→ Problem to solve:
Start at the line that has "const netsuke = new THREE.Group();" and stop at the line that has "zip(*points))), Vector(map(max, zip(*points)))". Print those lines and all lines between them exactly, and nothing more.

→ Available data:
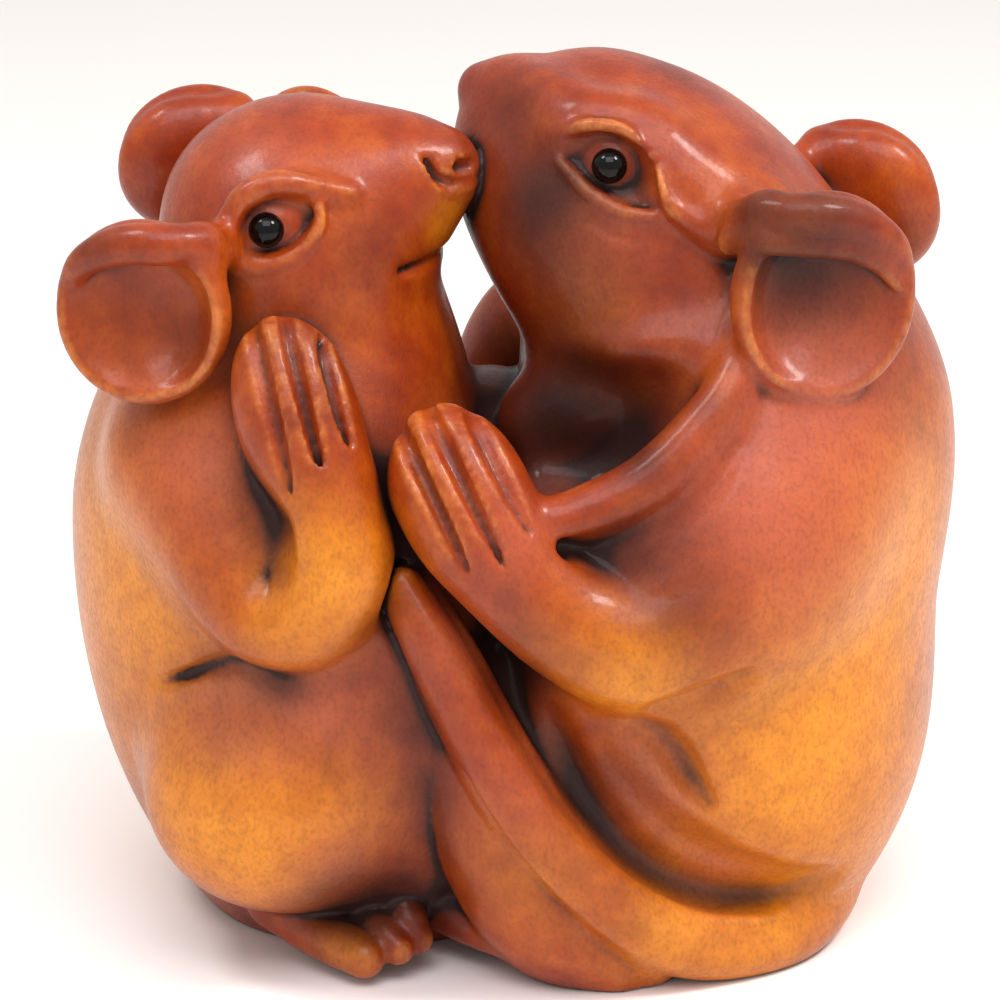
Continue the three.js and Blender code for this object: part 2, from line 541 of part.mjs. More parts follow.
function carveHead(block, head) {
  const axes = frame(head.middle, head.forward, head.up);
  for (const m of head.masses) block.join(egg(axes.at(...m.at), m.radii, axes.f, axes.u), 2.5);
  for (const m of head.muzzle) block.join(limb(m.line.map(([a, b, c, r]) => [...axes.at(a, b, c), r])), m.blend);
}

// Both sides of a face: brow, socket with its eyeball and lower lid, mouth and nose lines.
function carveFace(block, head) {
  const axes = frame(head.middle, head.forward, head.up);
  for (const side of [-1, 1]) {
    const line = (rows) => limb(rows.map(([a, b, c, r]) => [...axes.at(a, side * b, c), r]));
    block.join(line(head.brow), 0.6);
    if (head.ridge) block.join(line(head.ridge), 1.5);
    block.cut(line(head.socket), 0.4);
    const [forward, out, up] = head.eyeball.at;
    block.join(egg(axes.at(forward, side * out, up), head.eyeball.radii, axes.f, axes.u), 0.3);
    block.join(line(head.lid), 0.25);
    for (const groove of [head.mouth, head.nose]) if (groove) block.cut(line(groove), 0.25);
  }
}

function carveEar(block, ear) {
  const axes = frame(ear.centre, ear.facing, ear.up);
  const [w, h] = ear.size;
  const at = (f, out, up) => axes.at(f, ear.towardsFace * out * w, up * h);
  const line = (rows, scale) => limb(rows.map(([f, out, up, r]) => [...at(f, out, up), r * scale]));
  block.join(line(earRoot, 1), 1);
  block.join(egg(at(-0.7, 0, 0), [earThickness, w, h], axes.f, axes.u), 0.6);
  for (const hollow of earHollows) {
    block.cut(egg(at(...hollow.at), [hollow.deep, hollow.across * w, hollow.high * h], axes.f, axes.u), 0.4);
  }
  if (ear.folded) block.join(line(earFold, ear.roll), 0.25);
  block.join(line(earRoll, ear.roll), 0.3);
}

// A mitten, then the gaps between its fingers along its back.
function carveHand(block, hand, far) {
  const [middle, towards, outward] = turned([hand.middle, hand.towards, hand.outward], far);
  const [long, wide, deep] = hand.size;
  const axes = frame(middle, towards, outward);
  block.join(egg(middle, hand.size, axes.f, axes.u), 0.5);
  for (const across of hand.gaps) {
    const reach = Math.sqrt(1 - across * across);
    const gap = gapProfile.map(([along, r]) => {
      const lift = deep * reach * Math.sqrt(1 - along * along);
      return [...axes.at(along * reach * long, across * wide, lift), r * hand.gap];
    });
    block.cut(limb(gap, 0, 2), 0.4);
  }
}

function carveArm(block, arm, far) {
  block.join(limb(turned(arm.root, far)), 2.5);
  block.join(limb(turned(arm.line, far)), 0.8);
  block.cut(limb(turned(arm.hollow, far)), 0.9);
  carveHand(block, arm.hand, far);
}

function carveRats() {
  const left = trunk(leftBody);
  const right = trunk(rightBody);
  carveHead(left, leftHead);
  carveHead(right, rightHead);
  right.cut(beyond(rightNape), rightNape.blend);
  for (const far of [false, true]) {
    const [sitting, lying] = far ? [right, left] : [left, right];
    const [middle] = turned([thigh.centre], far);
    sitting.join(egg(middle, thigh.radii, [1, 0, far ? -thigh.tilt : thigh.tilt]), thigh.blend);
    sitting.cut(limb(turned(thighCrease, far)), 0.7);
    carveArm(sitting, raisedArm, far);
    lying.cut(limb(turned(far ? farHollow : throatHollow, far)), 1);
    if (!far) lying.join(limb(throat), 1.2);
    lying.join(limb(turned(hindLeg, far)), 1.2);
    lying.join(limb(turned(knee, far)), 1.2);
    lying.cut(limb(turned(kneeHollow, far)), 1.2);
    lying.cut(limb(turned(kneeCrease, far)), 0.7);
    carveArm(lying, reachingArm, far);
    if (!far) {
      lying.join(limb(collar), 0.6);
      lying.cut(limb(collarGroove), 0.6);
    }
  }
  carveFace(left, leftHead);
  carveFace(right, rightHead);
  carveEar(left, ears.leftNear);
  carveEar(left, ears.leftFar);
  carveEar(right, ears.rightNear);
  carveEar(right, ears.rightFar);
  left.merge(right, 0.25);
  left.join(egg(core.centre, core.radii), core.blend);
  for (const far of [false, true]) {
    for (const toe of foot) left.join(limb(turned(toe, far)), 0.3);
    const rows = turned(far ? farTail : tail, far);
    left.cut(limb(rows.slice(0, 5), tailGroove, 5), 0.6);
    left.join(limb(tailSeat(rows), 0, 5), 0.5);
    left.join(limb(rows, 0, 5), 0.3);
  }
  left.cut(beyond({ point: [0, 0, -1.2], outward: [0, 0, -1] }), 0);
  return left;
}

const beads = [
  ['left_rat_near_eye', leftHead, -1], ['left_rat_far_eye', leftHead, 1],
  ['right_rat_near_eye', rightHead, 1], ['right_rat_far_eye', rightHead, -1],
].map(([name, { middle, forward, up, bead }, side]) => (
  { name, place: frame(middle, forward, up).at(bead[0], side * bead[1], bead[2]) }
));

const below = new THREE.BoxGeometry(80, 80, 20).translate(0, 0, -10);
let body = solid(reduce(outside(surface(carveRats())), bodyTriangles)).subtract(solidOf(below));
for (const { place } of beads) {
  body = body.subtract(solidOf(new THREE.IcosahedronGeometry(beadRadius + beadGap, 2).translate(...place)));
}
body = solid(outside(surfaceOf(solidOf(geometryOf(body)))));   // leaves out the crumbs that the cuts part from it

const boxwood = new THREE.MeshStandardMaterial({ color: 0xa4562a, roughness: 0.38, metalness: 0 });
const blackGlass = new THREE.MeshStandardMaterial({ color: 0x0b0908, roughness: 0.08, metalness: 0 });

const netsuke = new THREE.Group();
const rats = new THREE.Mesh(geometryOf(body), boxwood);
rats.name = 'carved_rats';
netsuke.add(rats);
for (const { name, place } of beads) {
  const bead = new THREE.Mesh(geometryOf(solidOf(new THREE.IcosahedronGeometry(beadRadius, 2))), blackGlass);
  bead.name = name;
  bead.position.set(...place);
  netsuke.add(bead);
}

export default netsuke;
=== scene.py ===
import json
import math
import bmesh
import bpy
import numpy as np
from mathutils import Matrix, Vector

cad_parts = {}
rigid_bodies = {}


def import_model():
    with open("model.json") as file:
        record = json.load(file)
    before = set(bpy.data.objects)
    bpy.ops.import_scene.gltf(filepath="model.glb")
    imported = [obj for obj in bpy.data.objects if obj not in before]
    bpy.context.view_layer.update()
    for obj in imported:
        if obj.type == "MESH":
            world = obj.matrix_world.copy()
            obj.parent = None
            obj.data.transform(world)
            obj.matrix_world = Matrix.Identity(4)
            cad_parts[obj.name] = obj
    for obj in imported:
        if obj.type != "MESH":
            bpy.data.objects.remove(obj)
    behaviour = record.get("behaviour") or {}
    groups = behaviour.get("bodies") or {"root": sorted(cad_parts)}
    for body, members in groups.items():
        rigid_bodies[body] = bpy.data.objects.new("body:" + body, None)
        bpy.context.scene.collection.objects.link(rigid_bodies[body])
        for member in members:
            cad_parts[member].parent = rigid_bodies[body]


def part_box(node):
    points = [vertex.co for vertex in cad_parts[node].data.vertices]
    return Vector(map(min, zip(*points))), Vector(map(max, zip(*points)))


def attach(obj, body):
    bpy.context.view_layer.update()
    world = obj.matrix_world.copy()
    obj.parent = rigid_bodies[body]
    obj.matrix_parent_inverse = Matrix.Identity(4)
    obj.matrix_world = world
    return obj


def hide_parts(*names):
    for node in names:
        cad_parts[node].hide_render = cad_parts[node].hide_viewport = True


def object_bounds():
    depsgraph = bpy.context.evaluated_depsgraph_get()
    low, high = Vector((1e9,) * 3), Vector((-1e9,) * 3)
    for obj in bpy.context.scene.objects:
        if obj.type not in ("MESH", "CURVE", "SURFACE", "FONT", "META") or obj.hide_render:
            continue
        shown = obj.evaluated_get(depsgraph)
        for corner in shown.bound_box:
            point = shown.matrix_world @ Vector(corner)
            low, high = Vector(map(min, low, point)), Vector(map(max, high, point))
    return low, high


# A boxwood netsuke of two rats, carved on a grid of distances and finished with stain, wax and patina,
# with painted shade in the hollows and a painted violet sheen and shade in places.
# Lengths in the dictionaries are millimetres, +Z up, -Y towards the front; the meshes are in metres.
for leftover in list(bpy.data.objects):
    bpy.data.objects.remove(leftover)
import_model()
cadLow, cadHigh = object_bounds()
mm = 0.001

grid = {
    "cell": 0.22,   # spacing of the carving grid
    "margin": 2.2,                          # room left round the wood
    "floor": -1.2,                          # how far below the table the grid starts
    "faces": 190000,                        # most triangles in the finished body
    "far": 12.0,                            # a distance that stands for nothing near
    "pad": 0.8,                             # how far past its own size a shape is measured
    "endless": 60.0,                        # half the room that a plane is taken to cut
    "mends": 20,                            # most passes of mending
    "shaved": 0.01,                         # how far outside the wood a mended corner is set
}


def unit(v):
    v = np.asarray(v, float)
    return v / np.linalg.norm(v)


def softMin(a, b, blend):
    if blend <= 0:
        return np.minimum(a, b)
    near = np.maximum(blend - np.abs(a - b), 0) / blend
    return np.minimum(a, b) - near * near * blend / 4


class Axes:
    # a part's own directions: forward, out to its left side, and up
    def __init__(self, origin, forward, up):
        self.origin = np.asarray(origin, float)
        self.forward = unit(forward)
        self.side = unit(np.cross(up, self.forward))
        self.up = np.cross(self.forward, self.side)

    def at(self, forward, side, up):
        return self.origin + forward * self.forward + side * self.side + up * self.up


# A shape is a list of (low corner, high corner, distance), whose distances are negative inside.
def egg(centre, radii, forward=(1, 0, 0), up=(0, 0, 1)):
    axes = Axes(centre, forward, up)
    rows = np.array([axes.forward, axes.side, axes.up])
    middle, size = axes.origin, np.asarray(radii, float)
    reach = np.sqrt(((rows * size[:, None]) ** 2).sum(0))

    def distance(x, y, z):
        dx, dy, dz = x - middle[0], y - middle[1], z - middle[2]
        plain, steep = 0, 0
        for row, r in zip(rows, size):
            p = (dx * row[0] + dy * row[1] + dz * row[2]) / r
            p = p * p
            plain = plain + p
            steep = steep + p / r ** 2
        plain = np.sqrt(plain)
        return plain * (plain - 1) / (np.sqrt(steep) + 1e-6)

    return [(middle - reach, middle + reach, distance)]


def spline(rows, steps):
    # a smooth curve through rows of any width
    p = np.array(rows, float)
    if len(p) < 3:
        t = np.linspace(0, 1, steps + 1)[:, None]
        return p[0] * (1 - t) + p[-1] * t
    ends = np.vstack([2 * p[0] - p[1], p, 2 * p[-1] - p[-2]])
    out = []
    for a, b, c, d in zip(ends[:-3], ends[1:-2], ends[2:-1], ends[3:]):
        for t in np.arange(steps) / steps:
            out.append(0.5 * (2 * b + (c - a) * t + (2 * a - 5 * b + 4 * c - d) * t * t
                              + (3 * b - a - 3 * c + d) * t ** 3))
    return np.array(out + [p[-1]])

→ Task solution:
const netsuke = new THREE.Group();
const rats = new THREE.Mesh(geometryOf(body), boxwood);
rats.name = 'carved_rats';
netsuke.add(rats);
for (const { name, place } of beads) {
  const bead = new THREE.Mesh(geometryOf(solidOf(new THREE.IcosahedronGeometry(beadRadius, 2))), blackGlass);
  bead.name = name;
  bead.position.set(...place);
  netsuke.add(bead);
}

export default netsuke;
=== scene.py ===
import json
import math
import bmesh
import bpy
import numpy as np
from mathutils import Matrix, Vector

cad_parts = {}
rigid_bodies = {}


def import_model():
    with open("model.json") as file:
        record = json.load(file)
    before = set(bpy.data.objects)
    bpy.ops.import_scene.gltf(filepath="model.glb")
    imported = [obj for obj in bpy.data.objects if obj not in before]
    bpy.context.view_layer.update()
    for obj in imported:
        if obj.type == "MESH":
            world = obj.matrix_world.copy()
            obj.parent = None
            obj.data.transform(world)
            obj.matrix_world = Matrix.Identity(4)
            cad_parts[obj.name] = obj
    for obj in imported:
        if obj.type != "MESH":
            bpy.data.objects.remove(obj)
    behaviour = record.get("behaviour") or {}
    groups = behaviour.get("bodies") or {"root": sorted(cad_parts)}
    for body, members in groups.items():
        rigid_bodies[body] = bpy.data.objects.new("body:" + body, None)
        bpy.context.scene.collection.objects.link(rigid_bodies[body])
        for member in members:
            cad_parts[member].parent = rigid_bodies[body]


def part_box(node):
    points = [vertex.co for vertex in cad_parts[node].data.vertices]
    return Vector(map(min, zip(*points))), Vector(map(max, zip(*points)))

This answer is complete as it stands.